Mais la Cédéao ne pouvait que prendre des sanctions dures face à une tentative de coup d’État dans un pays qui n’était ni au bord d’un effondrement sécuritaire ni enfoncé dans une crise politique grave. Le Niger a une longue histoire d’irruption de militaires sur la scène politique et d’exercices du pouvoir par des généraux actifs ou retraités, mais les coups d’État les plus récents étaient survenus dans des contextes de crise politique ouverte.
Une palette complète de sanctions à appliquer avec prudence
De la même manière que les sanctions économiques et financières sévères et non ciblées contre le Mali avaient de fortes chances de provoquer un plus grand soutien d’une partie importante des populations au pouvoir militaire, dans un réflexe d’unité nationale, les sanctions contre le Niger, si elles ne sont pas très limitées dans le temps, pourraient être tout autant contre-productives. Je rappelais la semaine dernière sur RFI que le Niger avait les indicateurs socioéconomiques parmi les plus faibles du continent et du monde.
L’organisation régionale a raison de vouloir absolument arrêter la spirale destructrice des coups d’État, mais elle ne peut pas donner le sentiment de ne pas se préoccuper du bien-être immédiat des populations de tous les pays membres. C’est donc si et seulement si les sanctions, accompagnées d’une intense activité diplomatique sur le terrain, peuvent faire plier les généraux de Niamey en quelques semaines qu’elles peuvent se justifier.
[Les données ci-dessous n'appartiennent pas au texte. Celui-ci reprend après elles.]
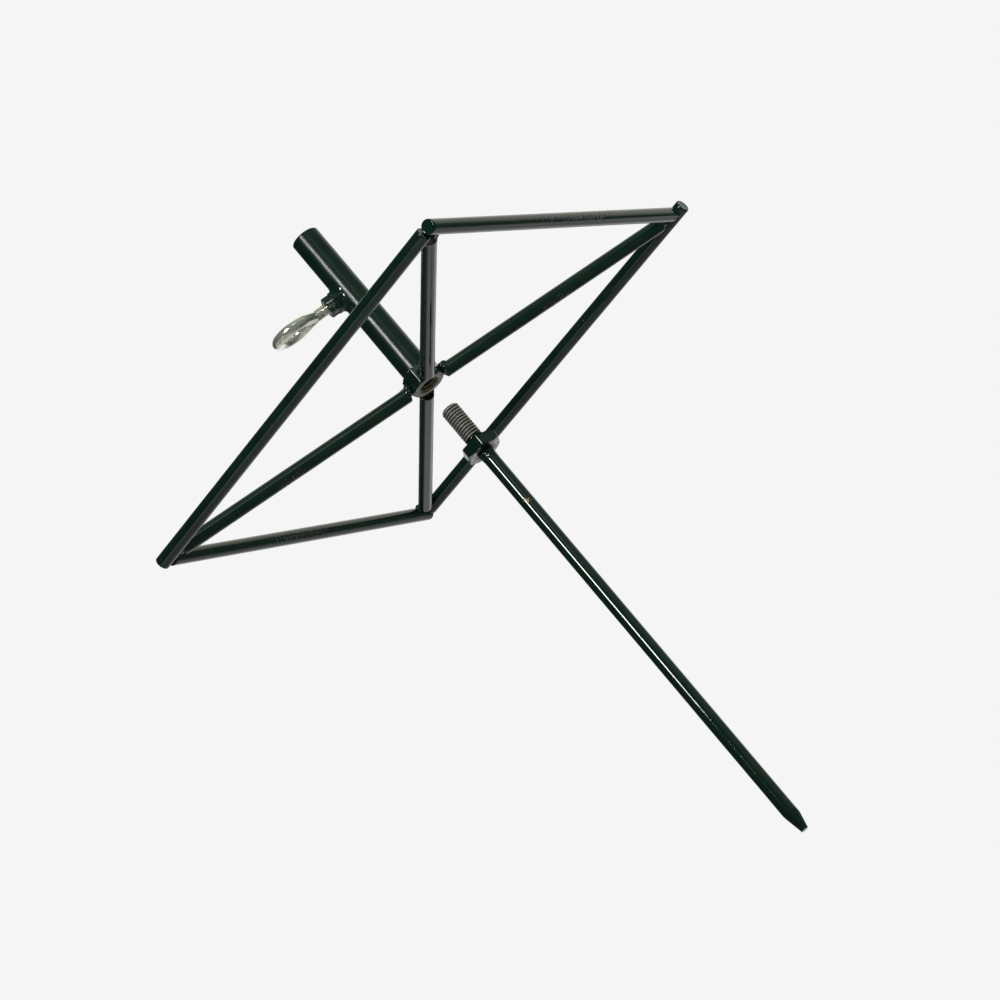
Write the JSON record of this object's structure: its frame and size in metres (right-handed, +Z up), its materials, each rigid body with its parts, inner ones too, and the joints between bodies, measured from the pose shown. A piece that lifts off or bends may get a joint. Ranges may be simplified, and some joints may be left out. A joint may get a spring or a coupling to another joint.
{
  "type": "pole ground stand",
  "caption": "Square welded bar frame with a central pole socket, a clamping eye bolt and a screw-in ground spike.",
  "frame": {"origin": "on the hub's axis, on the ground plane that the frame's bars lie on", "axes": "+Z up along the hub, the socket tube and the pole; +X and +Y along the frame's sides"},
  "size_m": [0.3, 0.3033, 0.5106],
  "materials": {
    "green_paint": "dark green gloss enamel, brushed on, with runs and small chips",
    "nut_steel": "dark green enamel on its sides, bare ground steel on its lower face",
    "bolt_steel": "dull grey-brown steel thread, green enamel on the sides of the head",
    "zinc_plate": "bright zinc plate with a faint yellow tint"
  },
  "bodies": {
    "frame": {"side_bar_front": "green_paint", "side_bar_right": "green_paint", "side_bar_back": "green_paint", "side_bar_left": "green_paint", "spoke_front_left": "green_paint", "spoke_front_right": "green_paint", "spoke_back_right": "green_paint", "spoke_back_left": "green_paint", "hub_nut": "nut_steel", "socket_tube": "green_paint", "clamp_nut": "green_paint", "corner_weld_front_left": "green_paint", "corner_weld_front_right": "green_paint", "corner_weld_back_right": "green_paint", "corner_weld_back_left": "green_paint", "hub_weld_front_left": "green_paint", "hub_weld_front_right": "green_paint", "hub_weld_back_right": "green_paint", "hub_weld_back_left": "green_paint", "tube_weld": "green_paint", "clamp_weld": "green_paint"},
    "eye_screw": {"eye_bolt_shank": "zinc_plate"},
    "eye": {"eye_bolt_ring": "zinc_plate"},
    "spike_screw": {"spike_weld": "green_paint"},
    "spike": {"spike_bolt": "bolt_steel", "spike_rod": "green_paint"}
  },
  "joints": [
    {"name": "spike_travel", "type": "slide", "parent": "frame", "child": "spike_screw", "axis": [0, 0, 1], "range_m": [0, 0.048]},
    {"name": "spike_turn", "type": "hinge", "parent": "spike_screw", "child": "spike", "pos_m": [0, 0, -0.0564], "axis": [0, 0, 1], "range_deg": [0, 8166]},
    {"name": "eye_travel", "type": "slide", "parent": "frame", "child": "eye_screw", "axis": [0.6428, -0.766, 0], "range_m": [-0.006, 0.005]},
    {"name": "eye_turn", "type": "hinge", "parent": "eye_screw", "child": "eye", "pos_m": [-0.01575, 0.01877, 0.087], "axis": [0.6428, -0.766, 0], "range_deg": [-1731, 1443]}
  ],
  "couplings": [
    {"joint": "spike_turn", "follows": "spike_travel", "rad_per_m": 2968.4},
    {"joint": "eye_turn", "follows": "eye_travel", "rad_per_m": 5026.5}
  ]
}
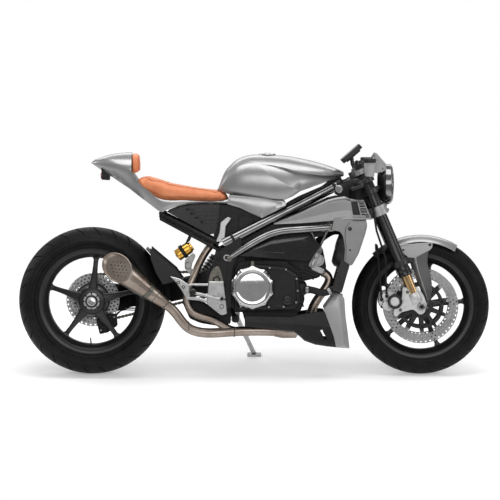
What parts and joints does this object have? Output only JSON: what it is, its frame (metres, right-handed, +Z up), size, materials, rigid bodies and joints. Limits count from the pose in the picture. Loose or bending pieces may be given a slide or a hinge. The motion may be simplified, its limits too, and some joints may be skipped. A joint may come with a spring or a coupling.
{
  "type": "cafe racer motorcycle",
  "caption": "Cafe racer motorcycle with hump tail, round headlamp, tube frame and single-sided swingarm, leaning on its side stand.",
  "frame": {"origin": "on the floor under the middle of the parked motorcycle's length and width", "axes": "+X forward, +Y to the rider's left, +Z up; the motorcycle leans to +Y on its side stand"},
  "size_m": [2.049, 0.7246, 1.0038],
  "materials": {
    "tyre_rubber": "matt black rubber",
    "wheel_black": "satin black cast wheel",
    "disc_steel": "ground steel",
    "chain_steel": "oiled steel",
    "hub_grey": "machined",
    "carrier_silver": "satin cast",
    "fork_black": "gloss black tube",
    "slider_gold": "bronze coated",
    "grip_rubber": "ribbed rubber",
    "control_black": "black anodised",
    "lamp_black": "satin black with a bright rim",
    "lamp_glass": "clear lens",
    "display_black": "display in a black case",
    "body_silver": "satin silver paint",
    "frame_aluminium": "polished tube",
    "casting_black": "satin black casting",
    "engine_black": "black engine paint",
    "chrome": "chromed ring",
    "plastic_black": "moulded black plastic",
    "seat_leather": "tan leather",
    "shock_steel": "spring steel",
    "reservoir_gold": "gold anodised",
    "exhaust_brown": "heat tinted titanium",
    "hanger_silver": "satin forged"
  },
  "bodies": {
    "root": {"drive_chain": "chain_steel", "front_sprocket": "chain_steel", "steering_head": "casting_black", "upper_rails": "frame_aluminium", "lower_rails": "frame_aluminium", "pivot_plates": "casting_black", "swingarm": "casting_black", "rear_caliper": "casting_black", "engine_cases": "engine_black", "cylinder_banks": "engine_black", "clutch_cover": "chrome", "left_engine_covers": "engine_black", "airbox_covers": "plastic_black", "subframe": "casting_black", "tail_cowl": "body_silver", "seat_pad": "seat_leather", "tail_pad": "seat_leather", "tail_lamp": "casting_black", "seat_side_panels": "casting_black", "fuel_tank": "body_silver", "fuel_cap": "frame_aluminium", "shock_absorber": "shock_steel", "shock_reservoir": "reservoir_gold", "rear_hugger": "plastic_black", "radiator": "casting_black", "fairing_panels": "body_silver", "belly_pan": "plastic_black", "chin_panels": "body_silver", "exhaust_pipes": "exhaust_brown", "muffler": "exhaust_brown", "footrests": "hanger_silver"},
    "steering": {"fork_tubes": "fork_black", "fork_sliders": "slider_gold", "axle_carriers": "carrier_silver", "triple_clamps": "carrier_silver", "clip_ons": "fork_black", "grips": "grip_rubber", "brake_levers": "control_black", "brake_hoses": "grip_rubber", "headlamp_shell": "lamp_black", "headlamp_lens": "lamp_glass", "instrument": "display_black", "front_mudguard": "body_silver", "front_calipers": "carrier_silver"},
    "front_wheel": {"front_tyre": "tyre_rubber", "front_rim": "wheel_black", "front_discs": "disc_steel"},
    "rear_wheel": {"rear_tyre": "tyre_rubber", "rear_rim": "wheel_black", "rear_disc": "disc_steel", "rear_hub": "hub_grey", "rear_sprocket": "chain_steel"},
    "stand": {"side_stand": "hanger_silver"}
  },
  "joints": [
    {"name": "steering_turn", "type": "hinge", "parent": "root", "child": "steering", "pos_m": [0.48116, -0.00396, 0.78173], "axis": [-0.3907, 0.1598, 0.9065], "range_deg": [-27, 27]},
    {"name": "front_wheel_spin", "type": "hinge", "parent": "steering", "child": "front_wheel", "pos_m": [0.72552, -0.0897, 0.29546], "axis": [0, 0.9848, -0.1736], "continuous": true},
    {"name": "rear_wheel_spin", "type": "hinge", "parent": "root", "child": "rear_wheel", "pos_m": [-0.70452, -0.08595, 0.31672], "axis": [0, 0.9848, -0.1736], "continuous": true},
    {"name": "side_stand_fold", "type": "hinge", "parent": "root", "child": "stand", "pos_m": [-0.07951, 0.03682, 0.2183], "axis": [0.1, 0.902, 0.42], "range_deg": [0, 100]}
  ]
}
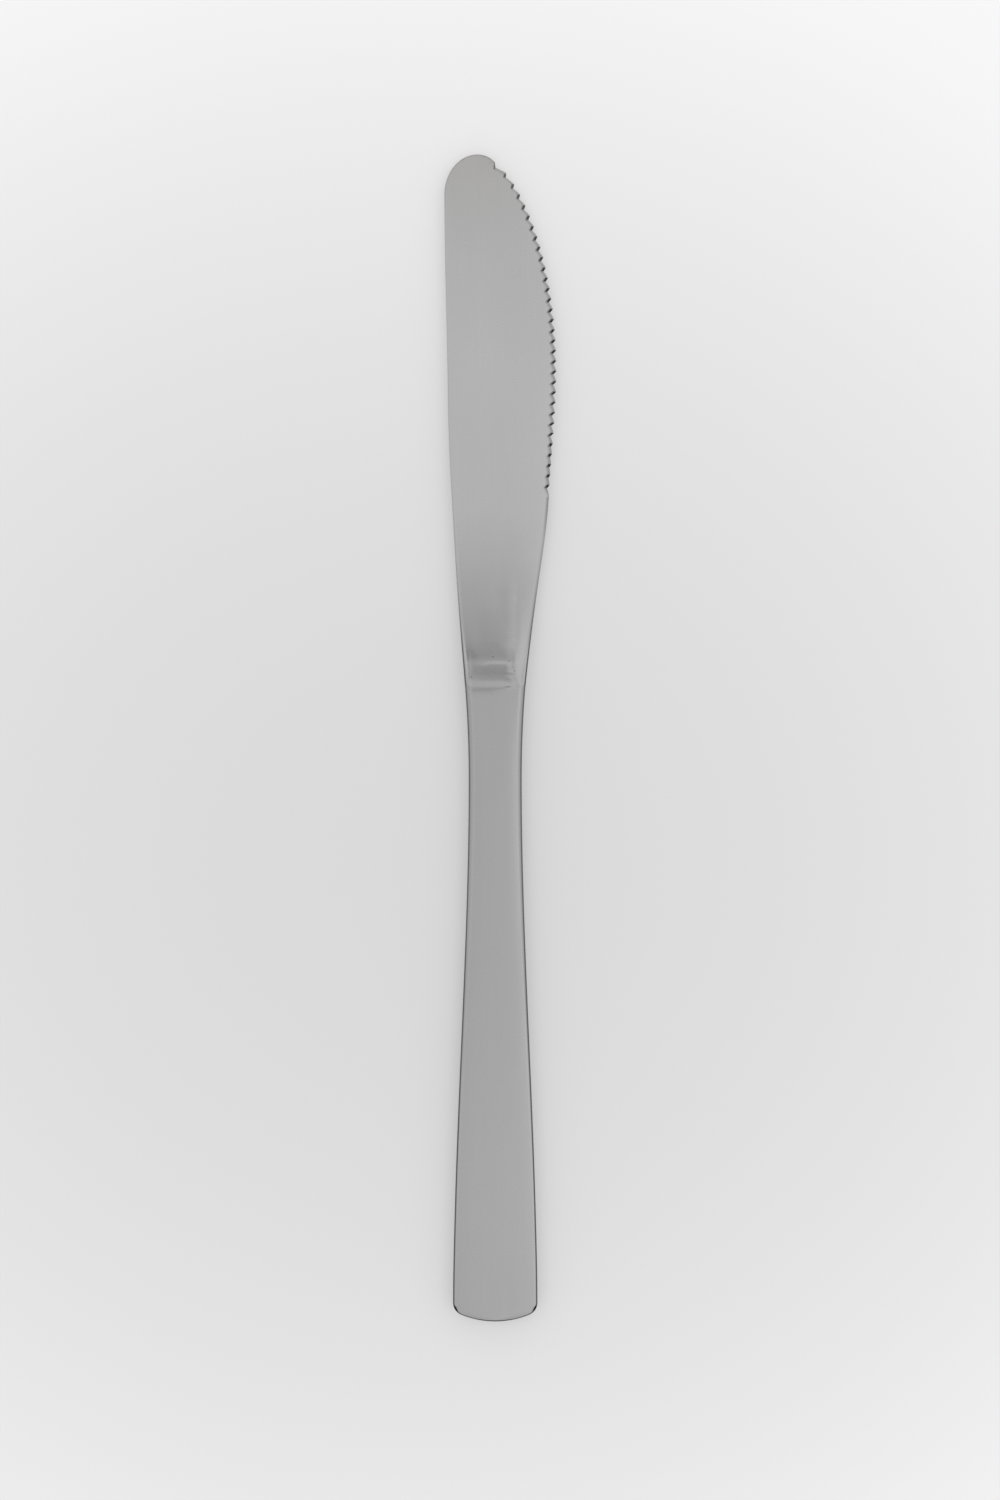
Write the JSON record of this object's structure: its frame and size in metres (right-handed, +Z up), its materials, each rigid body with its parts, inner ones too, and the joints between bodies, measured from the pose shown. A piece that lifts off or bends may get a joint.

Une réunion de planification des chefs d’état-major des pays de la Cédéao
Sur ce point aussi, ceux qui font croire à une farouche envie de la Cédéao de mener une intervention militaire à Niamey, et qui renversent les responsabilités de cette crise en accablant la Cédéao, ne savent pas à quel point ils œuvrent contre les intérêts vitaux de la région. Personne n’a une furieuse envie d’aller faire la guerre à Niamey, d’entrer en confrontation avec des éléments d’une armée dont une brochette de hauts gradés semble bien avoir basculé en faveur du coup de force. Quoi qu’on en pense, c’est aussi un fait qu’une partie significative de la population civile urbaine nigérienne, hostile à la domination du parti du président Mohamed Bazoum et de son prédécesseur Mahamadou Issoufou, croit aux discours des putschistes malgré leurs incohérences.
Les dirigeants des pays de la région ont beaucoup à faire dans leurs pays respectifs. Le président du Nigeria, Bola Tinubu, qui vient de commencer son mandat et n’a même pas fini de composer son gouvernement, a un immense travail à faire au Nigeria sur le plan économique mais aussi sur le plan sécuritaire. Il n’a pas besoin d’une guerre au Niger voisin. La menace de l’intervention militaire de la Cédéao est un des moyens de pression qu’il faut continuer à mobiliser pour trouver un début de solution de sortie de crise, mais cela doit rester une menace. La région est dans un moment de bascule. L’immense gâchis nigérien fait courir à la communauté politique et économique ouest-africaine un risque réel de dislocation, pour de vrai et pour longtemps. Et il ne faut pas se faire d’illusion : cela se fera toujours principalement au détriment des populations ouest-africaines, pas de la France, de l’Union européenne, des États-Unis, de la Russie ou de la Chine.